Revolution must therefore first take place on the level of consciousness. Gramsci’s adherents sought control over culture, organised religion, media, education, and other areas where intellectual discourse takes place. The goal of these self-appointed “agents of social change” was to colonise, then subvert the institutions of the system they sought to destroy.
Starting in the 1930s, western university students have been increasingly subjected to systematic brainwashing by Gramsci’s disciples using the universities as a factory for ideological reproduction. They were told they were learning “progressive” new ideas about race, gender and class, not Communism. They were programmed with all the principles of Communism without the label then flattered for their cleverness in accepting the programming. If you told them they were Marxists or Communists, they’d respond with a pitying smile, roll their eyes, and accuse you of “seeing Reds under the bed.”
After graduating, these useful idiots slithered forth from the academy into the media, education system, trade unions, Labour Party, entertainment industry, churches and other institutions that shape society’s governing ideas. Our universities thus served as a transmission belt into wider society for a raft of Communist narratives, including that of Maori as an “oppressed” people. As a result, the political centre of gravity has moved steadily leftward over several generations.
Just a few decades ago anyone peddling ethnic nationalism would have been regarded as dangerously deluded. Now, through the Communist tactic of “pressure from above” by the UN and “pressure from below” by ethnic nationalist groups within member-states, the topic has been successfully mainstreamed.
All so-called “Maori” alive today are actually of mixed European-Maori descent. Although the Maori phenotype tends to predominate in one’s appearance, the vast majority of those claiming to be “Maori” actually possess more of the blood of the colonisers than that of the colonised.
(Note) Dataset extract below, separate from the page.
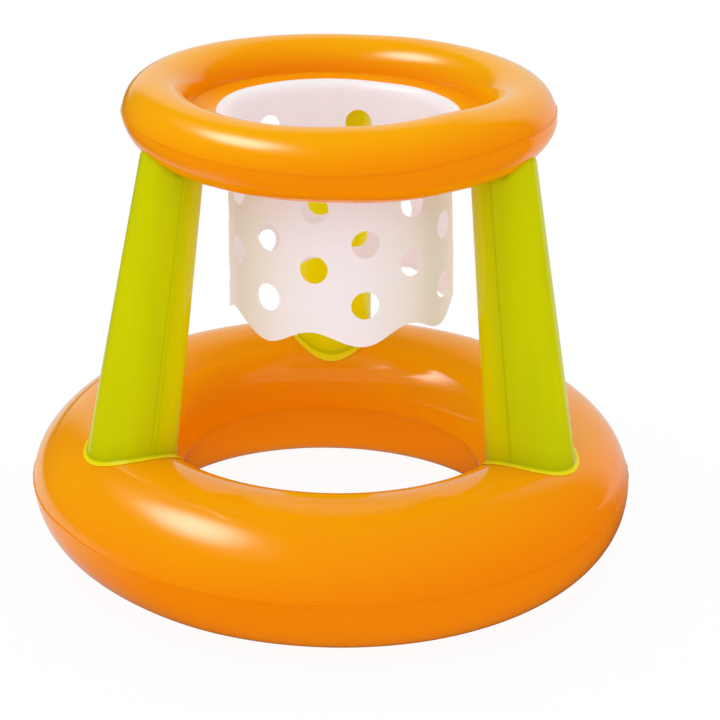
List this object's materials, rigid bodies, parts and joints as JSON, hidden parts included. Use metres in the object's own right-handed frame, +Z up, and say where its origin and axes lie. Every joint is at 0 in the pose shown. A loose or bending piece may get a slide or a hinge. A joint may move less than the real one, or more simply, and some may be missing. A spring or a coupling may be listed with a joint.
{
  "type": "floating basketball hoop",
  "caption": "Inflatable pool toy: a hoop ring with a punched film net, carried by tube legs on a wide floating ring.",
  "frame": {"origin": "on the floor, under the centre of the base ring", "axes": "+Z up through the hoop, -Y towards the side with the gap between the left and right legs, +X to the right seen from there"},
  "size_m": [0.67, 0.67, 0.534],
  "materials": {
    "orange_film": "glossy soft vinyl film, inflated, orange all through",
    "green_film": "glossy soft vinyl film, inflated, yellow-green all through",
    "milky_film": "milky translucent vinyl film with a soft sheen",
    "clear_moulding": "soft moulded vinyl, nearly clear"
  },
  "bodies": {
    "float": {"base_ring_upper_skin": "orange_film", "base_ring_lower_skin": "orange_film", "hoop_ring_upper_skin": "orange_film", "hoop_ring_lower_skin": "orange_film", "left_leg_sleeve": "green_film", "left_leg_foot_patch": "green_film", "right_leg_sleeve": "green_film", "right_leg_foot_patch": "green_film", "rear_leg_sleeve": "green_film", "rear_leg_foot_patch": "green_film", "net": "milky_film", "base_valve_collar": "clear_moulding", "hoop_valve_collar": "clear_moulding"},
    "base_stem": {"base_valve_stem": "clear_moulding", "base_valve_strap": "clear_moulding"},
    "base_plug": {"base_valve_plug": "clear_moulding"},
    "base_flap": {"base_valve_flap": "milky_film"},
    "hoop_stem": {"hoop_valve_stem": "clear_moulding", "hoop_valve_strap": "clear_moulding"},
    "hoop_plug": {"hoop_valve_plug": "clear_moulding"},
    "hoop_flap": {"hoop_valve_flap": "milky_film"}
  },
  "joints": [
    {"name": "base_stem_slide", "type": "slide", "parent": "float", "child": "base_stem", "axis": [0.4746, 0.7919, 0.3843], "range_m": [0, 0.01]},
    {"name": "base_plug_pull", "type": "slide", "parent": "base_stem", "child": "base_plug", "axis": [0.4746, 0.7919, 0.3843], "range_m": [0, 0.012]},
    {"name": "base_flap_hinge", "type": "hinge", "parent": "base_stem", "child": "base_flap", "pos_m": [0.1574, 0.27135, 0.10619], "axis": [0.1976, 0.3296, -0.9232], "range_deg": [0, 60], "stiffness_Nm_per_rad": 0.0002},
    {"name": "hoop_stem_slide", "type": "slide", "parent": "float", "child": "hoop_stem", "axis": [0.387, 0.7847, 0.4842], "range_m": [0, 0.01]},
    {"name": "hoop_plug_pull", "type": "slide", "parent": "hoop_stem", "child": "hoop_plug", "axis": [0.387, 0.7847, 0.4842], "range_m": [0, 0.012]},
    {"name": "hoop_flap_hinge", "type": "hinge", "parent": "hoop_stem", "child": "hoop_flap", "pos_m": [0.09039, 0.19346, 0.50856], "axis": [0.2141, 0.4342, -0.875], "range_deg": [0, 60], "stiffness_Nm_per_rad": 0.0002}
  ]
}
The presumptions within the UN Declaration of Indigenous Rights, that such individuals are entitled to separate, different, or superior rights because some of their ancestors were here first can now be seen for what it is: a long-running Communist-generated subversion strategy designed to substitute UN-brokered group rights for the individual equality in citizenship that guarantees national sovereignty and a free society.